◆ What you are asked to do:
Only the lines from the start of the data through the one containing "bpy.context.scene.collection.objects.link(made)" belong in your answer; return them exactly.

◆ Recorded information:
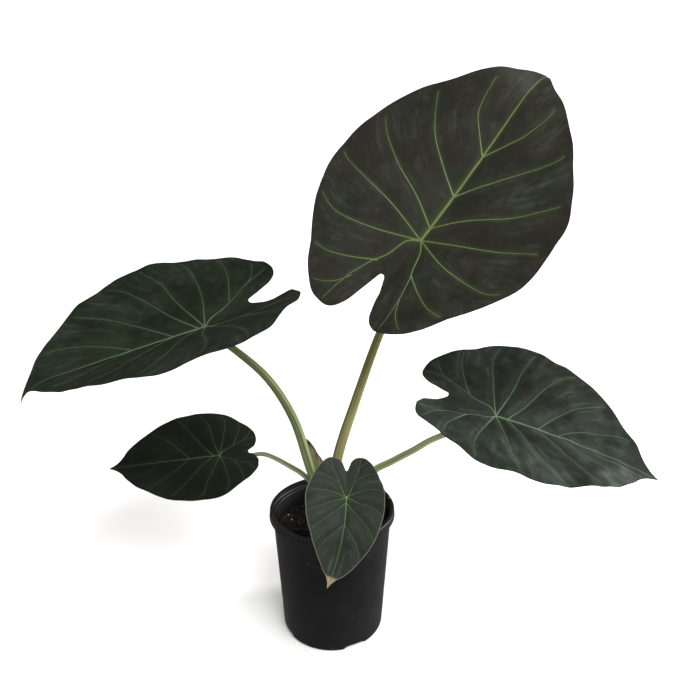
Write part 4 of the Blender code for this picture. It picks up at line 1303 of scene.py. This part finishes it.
def build_margin():
    """A thin dark-brown ridge up the left side of the tall stalk."""
    leaf = LEAVES["tall"]
    line = stalk_line(leaf)
    shares = np.linspace(0, 1, len(line))
    along = np.gradient(line, axis=0)
    along /= np.linalg.norm(along, axis=1)[:, None]
    left = MARGIN_SIDE - along * (along @ MARGIN_SIDE)[:, None]
    left /= np.linalg.norm(left, axis=1)[:, None]
    kept = (line[:, 2] > MARGIN_LOW) & (line[:, 2] < MARGIN_HIGH)
    path = (line + left * bare_radii(leaf, shares)[:, None] * 0.98)[kept]
    taper = np.sin(np.linspace(0.35, math.pi, len(path))) ** 0.6
    ridge = follow_paths("stalk_margin", [(path, 0.0002 + 0.0006 * taper, shares[kept])], RIBS,
                         margin_finish(), 8)
    place(ridge, "dry_sheath")


# ---- setting -------------------------------------------------------------------------
SKY_LIGHT = 0.22              # what the surroundings give, of the white that the camera sees
STAGE_REACH = 6.0
SWEEP_RADIUS = 1.2
WALL_TOP = 4.0
LIT_POINT = Vector((0.0, 0.0, 0.2))
CAMERA_SPOT = (0.0200, -0.6315, 0.5338)
CAMERA_TILT = 72.27           # degrees up from straight down
LENS_LENGTH, SENSOR_WIDTH = 33, 36        # millimetres


def soft_light(name, kind, spot, spread, power, colour):
    """A lamp aimed at the plant; spread is a sun's angle in degrees or an area lamp's width in metres."""
    lamp = bpy.data.lights.new(name, kind)
    if kind == "SUN":
        lamp.angle = math.radians(spread)
    else:
        lamp.shape = "DISK"
        lamp.size = spread
    lamp.energy = power
    lamp.color = colour
    made = bpy.data.objects.new(name, lamp)
    made.location = spot
    made.rotation_euler = (LIT_POINT - Vector(spot)).to_track_quat("-Z", "Y").to_euler()
    bpy.context.scene.collection.objects.link(made)


def stage_piece(name, outline, material):
    """A strip that follows (y, z) points, as wide to each side as STAGE_REACH."""
    points = [(x, y, z) for y, z in outline for x in (-STAGE_REACH, STAGE_REACH)]
    faces = [(2 * i, 2 * i + 1, 2 * i + 3, 2 * i + 2) for i in range(len(outline) - 1)]
    data = bpy.data.meshes.new(name)
    data.from_pydata(points, [], faces)
    data.shade_smooth()
    data.materials.append(material)
    made = mesh_object(name, data)
    made.visible_glossy = False


def build_stage():
    """A pale floor that sweeps up behind into a wall, soft lights, and the camera."""
    material, tree, shader = new_material("studio_floor")
    veil = add_node(tree, "ShaderNodeTexNoise", {"Vector": object_place(tree), "Scale": 3.0})
    dress(tree, shader, blend_colours(tree, veil.outputs[0], (0.90, 0.90, 0.90, 1), (0.93, 0.93, 0.93, 1)),
          0.9)
    sweep = [(SWEEP_RADIUS + SWEEP_RADIUS * math.sin(angle), SWEEP_RADIUS - SWEEP_RADIUS * math.cos(angle))
             for angle in np.linspace(0, math.pi / 2, 17)]
    stage_piece("floor", [(-STAGE_REACH, 0.0), *sweep, (2 * SWEEP_RADIUS, WALL_TOP)], material)

    world = bpy.data.worlds.new("studio")
    world.use_nodes = True
    air = world.node_tree
    background = air.nodes["Background"]
    background.inputs["Color"].default_value = (1.0, 1.0, 1.0, 1.0)
    seen = add_node(air, "ShaderNodeLightPath").outputs["Is Camera Ray"]
    lit = maths(air, "ADD", SKY_LIGHT, maths(air, "MULTIPLY", seen, 1.0 - SKY_LIGHT))
    air.links.new(lit, background.inputs["Strength"])
    bpy.context.scene.world = world
    soft_light("key", "SUN", (1.0, -1.3, 2.1), 40, 3.5, (1.0, 0.99, 0.97))
    soft_light("fill", "SUN", (-1.7, -0.9, 1.5), 60, 0.9, (0.97, 0.99, 1.0))
    soft_light("side", "AREA", (1.4, 0.25, 0.40), 0.6, 32.0, (1.0, 0.96, 0.96))

    lens = bpy.data.cameras.new("camera")
    lens.lens = LENS_LENGTH
    lens.sensor_width = SENSOR_WIDTH
    camera = bpy.data.objects.new("camera", lens)
    camera.location = CAMERA_SPOT
    camera.rotation_euler = (math.radians(CAMERA_TILT), 0, 0)
    bpy.context.scene.collection.objects.link(camera)
    bpy.context.scene.camera = camera
    bpy.context.scene.view_settings.view_transform = "Standard"


build_stage()
build_pot()
build_crown()
build_mix()
build_bits()
build_sheath()
build_margin()
for leaf_name, leaf in LEAVES.items():
    build_stalk(leaf_name, leaf)
    build_blade(leaf_name, leaf)

bpy.context.view_layer.update()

◆ Response:
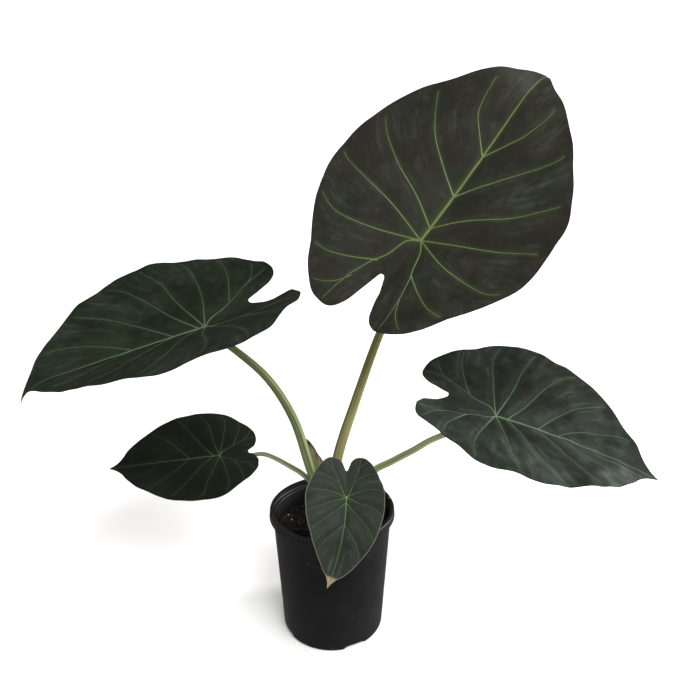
Write part 4 of the Blender code for this picture. It picks up at line 1303 of scene.py. This part finishes it.
def build_margin():
    """A thin dark-brown ridge up the left side of the tall stalk."""
    leaf = LEAVES["tall"]
    line = stalk_line(leaf)
    shares = np.linspace(0, 1, len(line))
    along = np.gradient(line, axis=0)
    along /= np.linalg.norm(along, axis=1)[:, None]
    left = MARGIN_SIDE - along * (along @ MARGIN_SIDE)[:, None]
    left /= np.linalg.norm(left, axis=1)[:, None]
    kept = (line[:, 2] > MARGIN_LOW) & (line[:, 2] < MARGIN_HIGH)
    path = (line + left * bare_radii(leaf, shares)[:, None] * 0.98)[kept]
    taper = np.sin(np.linspace(0.35, math.pi, len(path))) ** 0.6
    ridge = follow_paths("stalk_margin", [(path, 0.0002 + 0.0006 * taper, shares[kept])], RIBS,
                         margin_finish(), 8)
    place(ridge, "dry_sheath")


# ---- setting -------------------------------------------------------------------------
SKY_LIGHT = 0.22              # what the surroundings give, of the white that the camera sees
STAGE_REACH = 6.0
SWEEP_RADIUS = 1.2
WALL_TOP = 4.0
LIT_POINT = Vector((0.0, 0.0, 0.2))
CAMERA_SPOT = (0.0200, -0.6315, 0.5338)
CAMERA_TILT = 72.27           # degrees up from straight down
LENS_LENGTH, SENSOR_WIDTH = 33, 36        # millimetres


def soft_light(name, kind, spot, spread, power, colour):
    """A lamp aimed at the plant; spread is a sun's angle in degrees or an area lamp's width in metres."""
    lamp = bpy.data.lights.new(name, kind)
    if kind == "SUN":
        lamp.angle = math.radians(spread)
    else:
        lamp.shape = "DISK"
        lamp.size = spread
    lamp.energy = power
    lamp.color = colour
    made = bpy.data.objects.new(name, lamp)
    made.location = spot
    made.rotation_euler = (LIT_POINT - Vector(spot)).to_track_quat("-Z", "Y").to_euler()
    bpy.context.scene.collection.objects.link(made)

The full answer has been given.